In the UK, analysts say broadband speeds are rising and prices are falling, but what about future higher-speed network plans? As BT strengthens its partnership with Huawei for its fibre rollout, questions are raised about how future-proof fibre really is
Broadband prices in the UK remained somewhat stable during the recession, but have fallen in the past six months, according to latest research from Analysys Mason. The company said the average price paid for a fixed broadband service bundle (a single-, double- or triple-play package) has declined by about €5 between the fourth quarter of 2009 and the second quarter of 2010 to €40.7 per month.

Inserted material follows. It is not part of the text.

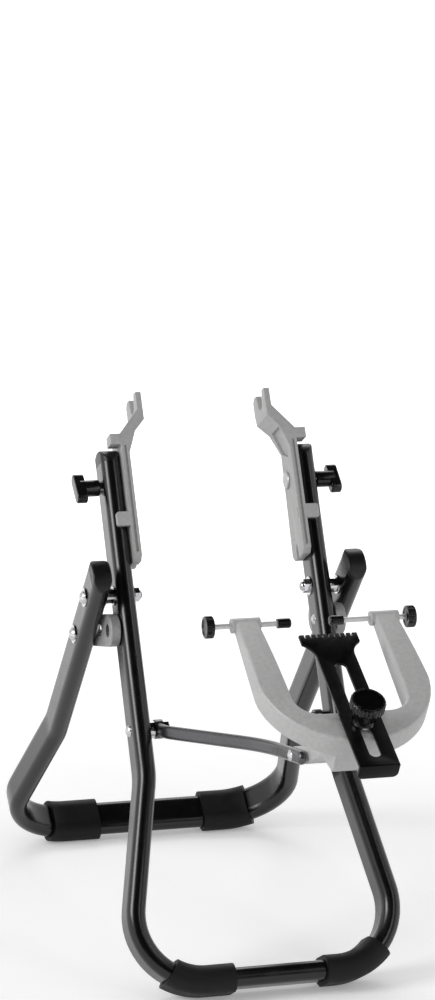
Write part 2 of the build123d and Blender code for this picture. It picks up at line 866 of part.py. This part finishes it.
def comb_plan():
    """Comb plate seen square: toothed head, narrow neck and a long slot."""
    front = -comb_edge_drop - comb_length
    top = -comb_edge_drop
    right = [
        Line((0, top), (comb_head_half, top)),
        Line((comb_head_half, top), (comb_head_half, top - comb_ear)),
        ThreePointArc(
            (comb_head_half, top - comb_ear),
            (comb_half + (comb_head_half - comb_half) / 4, top - (comb_ear + comb_neck_drop) / 2),
            (comb_half, top - comb_neck_drop),
        ),
        Line((comb_half, top - comb_neck_drop), (comb_front_half, front)),
        Line((comb_front_half, front), (0, front)),
    ]
    half = make_face([*right, Line((0, front), (0, top))])
    plan = half + mirror(half, about=Plane.YZ)
    slot_length = comb_slot_end - comb_slot_start
    slot = Pos(0, top - (comb_slot_start + comb_slot_end) / 2) * Rot(0, 0, 90) * SlotOverall(
        slot_length, comb_slot
    )
    plan -= slot
    pitch = 2 * comb_head_half / comb_tooth_count
    for count in range(comb_tooth_count - 1):
        x = (count + 1) * pitch - comb_head_half
        plan -= Pos(x, top) * Rectangle(comb_tooth_width, 2 * comb_tooth_depth)
    return plan


def comb_plate():
    body = Pos(0, 0, comb_under) * extrude(comb_plan(), comb_thick)
    front = -comb_edge_drop - comb_length
    tab = Pos(0, front + comb_thick, comb_top) * Box(
        2 * comb_front_half, comb_thick, comb_tab + comb_thick, align=(Align.CENTER, Align.MAX, Align.MAX)
    )
    tab = fillet(tab.edges().filter_by(Axis.Y).group_by(Axis.Z)[0], comb_tab_corner)
    return body + tab


def comb_stud():
    low = top_full - stud_depth
    high = knob_base + knob_bore_depth - body_gap
    return Pos(0, -stud_drop, low) * Cylinder(
        stud_radius, high - low, align=(Align.CENTER, Align.CENTER, Align.MIN)
    )


def comb_washer_ring():
    low = comb_top + body_gap
    ring = Cylinder(
        comb_washer, comb_washer_thick, align=(Align.CENTER, Align.CENTER, Align.MIN)
    )
    ring -= Cylinder(stud_radius + running_clearance, 2 * (comb_washer_thick + overrun))
    return Pos(0, -stud_drop, low) * ring


def comb_knob():
    """Round fluted knob on a tapered foot, with a shallow recess in its face."""
    shoulder = knob_taper_height + knob_flare_height
    top = shoulder + knob_head_height
    profile = make_face(Polyline(
        (0, 0),
        (knob_foot, 0),
        (knob_neck, knob_taper_height),
        (knob_radius - knob_edge, shoulder),
        (knob_radius, shoulder + knob_edge),
        (knob_radius, top - knob_edge),
        (knob_radius - knob_edge, top),
        (knob_recess, top),
        (knob_recess, top - knob_recess_depth),
        (0, top - knob_recess_depth),
        close=True,
    ))
    body = revolve(Plane.XZ * profile, Axis.Z)
    flute = Pos(knob_radius + knob_flute / 3, 0, shoulder + knob_edge) * Cylinder(
        knob_flute, knob_head_height, align=(Align.CENTER, Align.CENTER, Align.MIN)
    )
    for count in range(knob_flute_count):
        body -= Rot(0, 0, count * 360 / knob_flute_count) * flute
    body -= Cylinder(
        stud_radius + running_clearance, knob_bore_depth,
        align=(Align.CENTER, Align.CENTER, Align.MIN),
    )
    return Pos(0, -stud_drop, knob_base) * body


def comb_knob_disc():
    """Plain disc set in the knob's face."""
    floor = knob_taper_height + knob_flare_height + knob_head_height - knob_recess_depth
    disc = Cylinder(
        knob_recess - plug_clearance, cap_disc_thick, align=(Align.CENTER, Align.CENTER, Align.MIN)
    )
    disc = chamfer(disc.faces().sort_by(Axis.Z)[-1].edges(), cap_disc_thick / 2)
    return Pos(0, -stud_drop, knob_base + floor) * disc


def side_screw(tip_gap):
    """Plain shaft of a right-hand side screw."""
    start = tip_gap + tip_length - tip_socket
    end = tip_gap + screw_length + screw_knob_socket
    return along_x(screw_radius, start, end)


def screw_tip(tip_gap):
    """Blunt tip on the inner end of the shaft."""
    body = along_x(tip_radius, tip_gap, tip_gap + tip_length)
    rim = body.edges().filter_by(GeomType.CIRCLE).sort_by(Axis.X)[0]
    body = fillet(rim, tip_round)
    socket = tip_gap + tip_length - tip_socket
    return body - along_x(screw_radius, socket, tip_gap + tip_length + overrun)


def side_knob(tip_gap):
    """Flat round knob with a dished face."""
    start = tip_gap + screw_length
    end = start + screw_knob_thick
    body = along_x(screw_knob, start, end)
    body = fillet(body.edges().filter_by(GeomType.CIRCLE), screw_knob_edge)
    dish = dome_x(screw_knob_dish, screw_knob_dish_depth, end, -1)
    return body - dish - along_x(screw_radius + running_clearance, start - overrun,
                                 start + screw_knob_socket)


def front_group():
    plug = front_plug()
    front_shape = (front_half, front_knee_drop, front_base_half, front_base_drop, front_frame_place)
    left_sleeve, right_sleeve = sleeve_pair(front_sleeve_straight, front_sleeve_length, *front_shape)
    parts = {
        "front_frame": front_frame(),
        "front_plug_right": plug,
        "front_plug_left": mirror(plug, about=Plane.YZ),
        "pivot_bolts": both_sides(pivot_bolt()),
        "pivot_nuts": both_sides(pivot_nut()),
        "pivot_washers": both_sides(pivot_washers()),
        "pivot_spacers": both_sides(pivot_spacer_tube()),
        "stay_rivets": both_sides(stay_rivet()),
        "wing_washers": both_sides(wing_washer_ring()),
        "gauge_bolts": both_sides(gauge_bolt()),
        "gauge_bushes": both_sides(gauge_bush()),
        "gauge_nuts": both_sides(gauge_nut()),
    }
    placed = {name: front_frame_place * shape for name, shape in parts.items()}
    placed["front_foot_left"] = left_sleeve
    placed["front_foot_right"] = right_sleeve
    return placed


def rear_group():
    plug = rear_plug()
    rear_shape = (rear_half, rear_knee_drop, rear_base_half, rear_base_drop, rear_frame_place)
    left_sleeve, right_sleeve = sleeve_pair(rear_sleeve_straight, rear_sleeve_length, *rear_shape)
    parts = {
        "rear_frame": rear_frame(),
        "rear_plug_right": plug,
        "rear_plug_left": mirror(plug, about=Plane.YZ),
        "stay_bolts": both_sides(stay_bolt()),
        "stay_bolt_washers": both_sides(stay_bolt_washer()),
    }
    placed = {name: rear_frame_place * shape for name, shape in parts.items()}
    placed["rear_foot_left"] = left_sleeve
    placed["rear_foot_right"] = right_sleeve
    return placed


def paired_group():
    """Pieces of the front frame that move, one on each side."""
    right = {
        "stay": placed_stay(),
        "drop_arm": drop_arm(),
        "arm_bolt": arm_bolt(),
        "wing_nut": wing_nut(),
    }
    placed = {}
    for name, shape in right.items():
        placed[name + "_right"] = front_frame_place * shape
        placed[name + "_left"] = front_frame_place * mirror(shape, about=Plane.YZ)
    return placed


def gauge_group():
    placed = {
        "gauge_bar_right": gauge_place * gauge_bar(),
        "gauge_bar_left": gauge_place * mirror(gauge_bar(), about=Plane.YZ),
        "gauge_rivet": gauge_place * gauge_rivet(),
        "gauge_casting": gauge_casting(),
        "comb_plate": calliper_place * comb_plate(),
        "comb_stud": calliper_place * comb_stud(),
        "comb_washer": calliper_place * comb_washer_ring(),
        "comb_knob": calliper_place * comb_knob(),
        "comb_knob_disc": calliper_place * comb_knob_disc(),
    }
    for side, tip_gap in (("right", right_tip_gap), ("left", left_tip_gap)):
        pieces = {
            "side_screw_": side_screw(tip_gap),
            "screw_tip_": screw_tip(tip_gap),
            "screw_knob_": side_knob(tip_gap),
        }
        for name, shape in pieces.items():
            if side == "left":
                shape = mirror(shape, about=Plane.YZ)
            placed[name + side] = calliper_place * shape
    return placed


def stand():
    """Every piece by name, with the middle of the stand's footprint at the origin."""
    pieces = {**front_group(), **rear_group(), **paired_group(), **gauge_group()}
    boxes = [shape.bounding_box() for shape in pieces.values()]
    middle = (min(box.min.Y for box in boxes) + max(box.max.Y for box in boxes)) / 2
    return middle, {name: Pos(0, -middle, 0) * shape for name, shape in pieces.items()}


pivot_y, pieces = stand()
pivot_y = -pivot_y
os.makedirs("parts", exist_ok=True)
for name, shape in pieces.items():
    solids = shape.solids()
    export_step(solids[0] if len(solids) == 1 else Compound(children=solids), f"parts/{name}.step")
print("fold pivot at Y", round(pivot_y, 3), "Z", round(pivot_height, 3), "pieces", len(pieces))
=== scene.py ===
"""Looks of the folding wheel truing stand: finishes, softened castings, knurled knobs and studio."""
import json
import math
import bpy
from mathutils import Matrix, Vector

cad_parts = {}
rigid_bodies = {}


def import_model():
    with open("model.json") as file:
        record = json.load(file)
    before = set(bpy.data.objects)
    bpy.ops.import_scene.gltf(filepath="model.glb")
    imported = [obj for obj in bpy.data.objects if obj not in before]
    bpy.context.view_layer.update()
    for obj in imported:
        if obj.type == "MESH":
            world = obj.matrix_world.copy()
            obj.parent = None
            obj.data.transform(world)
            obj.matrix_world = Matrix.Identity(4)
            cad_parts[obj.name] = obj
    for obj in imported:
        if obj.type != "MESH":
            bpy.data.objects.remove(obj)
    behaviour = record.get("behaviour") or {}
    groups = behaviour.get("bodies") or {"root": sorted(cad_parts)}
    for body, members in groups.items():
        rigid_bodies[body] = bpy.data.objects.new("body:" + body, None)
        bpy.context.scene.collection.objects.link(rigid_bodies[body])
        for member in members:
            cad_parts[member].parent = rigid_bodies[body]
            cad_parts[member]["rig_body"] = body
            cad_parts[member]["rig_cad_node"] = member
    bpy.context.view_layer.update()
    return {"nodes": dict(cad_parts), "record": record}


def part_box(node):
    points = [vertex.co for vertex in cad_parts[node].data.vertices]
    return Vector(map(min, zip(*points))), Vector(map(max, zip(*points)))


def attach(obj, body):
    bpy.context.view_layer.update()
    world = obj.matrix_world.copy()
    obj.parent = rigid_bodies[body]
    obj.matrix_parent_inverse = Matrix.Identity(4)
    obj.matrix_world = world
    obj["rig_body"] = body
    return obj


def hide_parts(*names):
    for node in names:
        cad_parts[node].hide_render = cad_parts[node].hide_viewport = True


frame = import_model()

nodes = frame["nodes"]
mm = 0.001
sides = ("left", "right")


def linear(code):
    """An sRGB hex colour as linear red, green, blue and alpha."""
    parts = [int(code[i:i + 2], 16) / 255 for i in (1, 3, 5)]
    flat = [c / 12.92 if c <= 0.04045 else ((c + 0.055) / 1.055) ** 2.4 for c in parts]
    return (*flat, 1.0)


def put(tree, kind, inputs=(), **settings):
    """Add a node with its settings; an input takes a value or another node's output."""
    node = tree.nodes.new(kind)
    for name, value in settings.items():
        setattr(node, name, value)
    for socket, value in dict(inputs).items():
        if isinstance(value, bpy.types.NodeSocket):
            tree.links.new(value, node.inputs[socket])
        else:
            node.inputs[socket].default_value = value
    return node


def emptied(owner):
    """The node tree of a new material or world, with nothing in it."""
    owner.use_nodes = True
    owner.node_tree.nodes.clear()
    return owner.node_tree


def finish(name, colours, pattern_mm, rough, bump_mm, stretch=(1, 1, 1), grain_mm=None, **shader):
    """A finish with a mottled colour, an uneven sheen and a fine relief, all from sizes in mm."""
    material = bpy.data.materials.new(name)
    tree = emptied(material)
    place = put(tree, "ShaderNodeTexCoord").outputs["Object"]
    drawn = put(tree, "ShaderNodeMapping", {"Vector": place, "Scale": stretch}).outputs["Vector"]
    mottle = put(tree, "ShaderNodeTexNoise", {
        "Vector": drawn, "Scale": 1 / (pattern_mm * mm), "Detail": 5.0, "Roughness": 0.6})
    noise_low, noise_high = 0.3, 0.7
    colour = put(tree, "ShaderNodeValToRGB", {"Fac": mottle.outputs["Fac"]})
    for stop, code, noise in zip(colour.color_ramp.elements, colours, (noise_low, noise_high)):
        stop.color = linear(code)
        stop.position = noise
    sheen = put(tree, "ShaderNodeMapRange", {
        "Value": mottle.outputs["Fac"], "From Min": noise_low, "From Max": noise_high,
        "To Min": rough[0], "To Max": rough[1]})
    grain = put(tree, "ShaderNodeTexNoise", {
        "Vector": drawn, "Scale": 1 / ((grain_mm or pattern_mm / 4) * mm), "Detail": 3.0})
    relief = put(tree, "ShaderNodeBump", {
        "Height": grain.outputs["Fac"], "Distance": bump_mm * mm, "Strength": 0.6})
    surface = put(tree, "ShaderNodeBsdfPrincipled", {
        "Base Color": colour.outputs["Color"], "Roughness": sheen.outputs["Result"],
        "Normal": relief.outputs["Normal"], **shader})
    put(tree, "ShaderNodeOutputMaterial", {"Surface": surface.outputs["BSDF"]})
    return material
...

According to Martin Scott, senior analyst at Analysys Mason, competition from mobile broadband services contributed to the downward pressure on fixed broadband tariffs during the first half of 2010.
"Having said that, the premium that providers charge for mobile broadband services is also eroding. Prepaid mobile broadband services with usage caps of 3 GB or more (which are sufficient for light users) now undercut entry-level fixed broadband service propositions in terms of price in most Western European countries," said Scott.
By contrast, broadband access speeds have increased: "Almost 20% of the tariffs we tracked during the second quarter of 2010 offered downstream bandwidths of 30 Mbps or greater (although the proportion of subscribers that actually take these ultra-fast services is likely to be much lower than 20%). Consequently, the average price per megabit per second has declined from €7.5 in the fourth quarter of 2009 to just €5.8 in the second quarter of 2010," Scott added.
Much higher speeds than this are only likely to be possible when the UK gets more fibre, but a separate report from Analysys Mason has raised some concerns over the future viability of fibre for markets in Europe.
According to principal analyst Rupert Wood, while regulatory hurdles are still often cited as the main obstacles to widespread fibre rollout, "a more intractable problem" is that wireless devices and services will continue to capture consumer telecoms "because it is in this area that there is the greatest rate of innovation," said Wood.
According to Wood, the increasing availability and growth of smartphones and wireless services "makes it harder for wireline operators because overall consumer spend on telecoms has long since ceased to grow in developed economies. Even though many cable operators have been offering superfast fixed broadband connectivity for some time in Europe and North America, take-up of such services remains troublingly low."
The vague promise of future services may appeal to some early FTTH adopters, he added. "However, it will become increasingly ineffective as a selling point unless the rate of innovation in devices and services that are uniquely suitable for FTTH gets some new impetus from vendors and service providers. The future cannot be simply plotted against increasing fixed-line bandwidth."
Wood said the indications from telcos are that FTTH capex will be "grossly disproportionate" to that of cheaper alternatives such as VDSL, and this is problematic as consumers' willingness to pay a premium for additional bandwidth is low, particularly in Europe.
He commented that current levels of commitment to FTTH look "unsustainable and fundamentally unreasonable", especially when VDSL networks will pass far more households.
"We therefore expect telcos that have opted for FTTH rollout beyond proof-of-concept trials and greenfield sites to back away from further commitment and, in some cases, reduce the scale of their FTTH roll-out plans. We would expect them to opt instead for a more cautious VDSL-based approach," he added.
The UK has been one of the slowest of the developed markets to roll out broadband, although Virgin Media has now upgraded its backbone network with fibre and BT has also announced plans to continue with its fibre plans.
This week Huawei also announced that it had strengthened its strategic partnership with BT by providing a number of access products to support BT Openreach's deployment of the company's new national fibre network.
BT has said it is planning to spend an extra £1 billion on its next-generation broadband network to bring superfast broadband to two-thirds of UK households by 2015, but it is still hedging its best by saying this is subject to an acceptable environment for investment. The company's current fibre spending plan is £2.5 billion.